Rückzugselement verhindert Kontakt von Kette und Werkstück
Toolcraft verwendet die triflex R in Kombination mit dem Rückzugssystem RS (Bild 3). In die Kette sind Federstäbe aus Fiberglas integriert. Sie erzeugen eine gerichtete Vorspannung und schaffen die Voraussetzung für eine Führung der Kette parallel zum Roboterarm. Damit wird eine definierte, immer reproduzierbare Ketten- und Leitungsbewegung erreicht. Ebenfalls kann so sichergestellt werden, dass die Leitungsführung auch bei komplexen Bewegungsanläufen nicht mit dem Werkstück in Kontakt kommt.
 
Das Rückzugssystem wird als Modul geliefert, das sich platzsparend und schnell am Roboter montieren lässt. Toolcraft hat die Konstruktion noch um ein Gehäuse ergänzt, das zusätzlichen Schutz vor Abrieb gewährleistet. Sowohl mit der triflex R als auch mit dem Rückzugssystem hat das Unternehmen schon in anderen Projekten positive Erfahrungen gesammelt – zum Beispiel bei den bereits erwähnten Anlagen zum Polieren von Displays aus Keramik.
 
Alternative zur bisherigen Bearbeitungsmethode
Bei der Roboterzelle handelt es sich um einen Prototypen, dessen Funktion nun gemeinsam mit dem Kunden bewertet wird. Thomas Wieland: „Das neue Konzept bietet klare Vorteile, aber auch Herausforderungen. Zu den Vorteilen gehört die allseitige Bearbeitung bei sehr komplexen Bewegungsabläufen. Dank Rundtisch und Wendevorrichtung können wir sechs Seiten bearbeiten und zum Beispiel auch Hinterschnitte realisieren.
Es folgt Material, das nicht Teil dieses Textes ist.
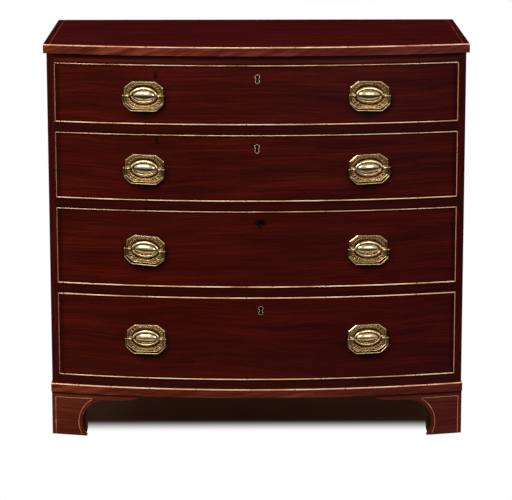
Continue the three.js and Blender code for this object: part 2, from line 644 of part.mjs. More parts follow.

Da der Roboter im Vergleich zur bisherigen Bearbeitungsmethode weniger Führungen benötigt, unterliegt er weniger stark dem Verschleiß durch abrasiven Staub.
 
Fertigung in Kleinserie geplant
Wenn sich dieses erste System bewährt, hat der Anwender eine Fertigung in kleinen Serien in Aussicht gestellt. Bei Toolcraft ist man sehr zuversichtlich, den Anwender überzeugen zu können und künftig mehrere dieser ganz besonderen Roboterzellen zu bauen. Auch in diesen Zellen werden dann wieder die dreidimensional beweglichen triflex R-Roboterketten von igus mit dem RS-Rückzugssystem zum Einsatz kommen.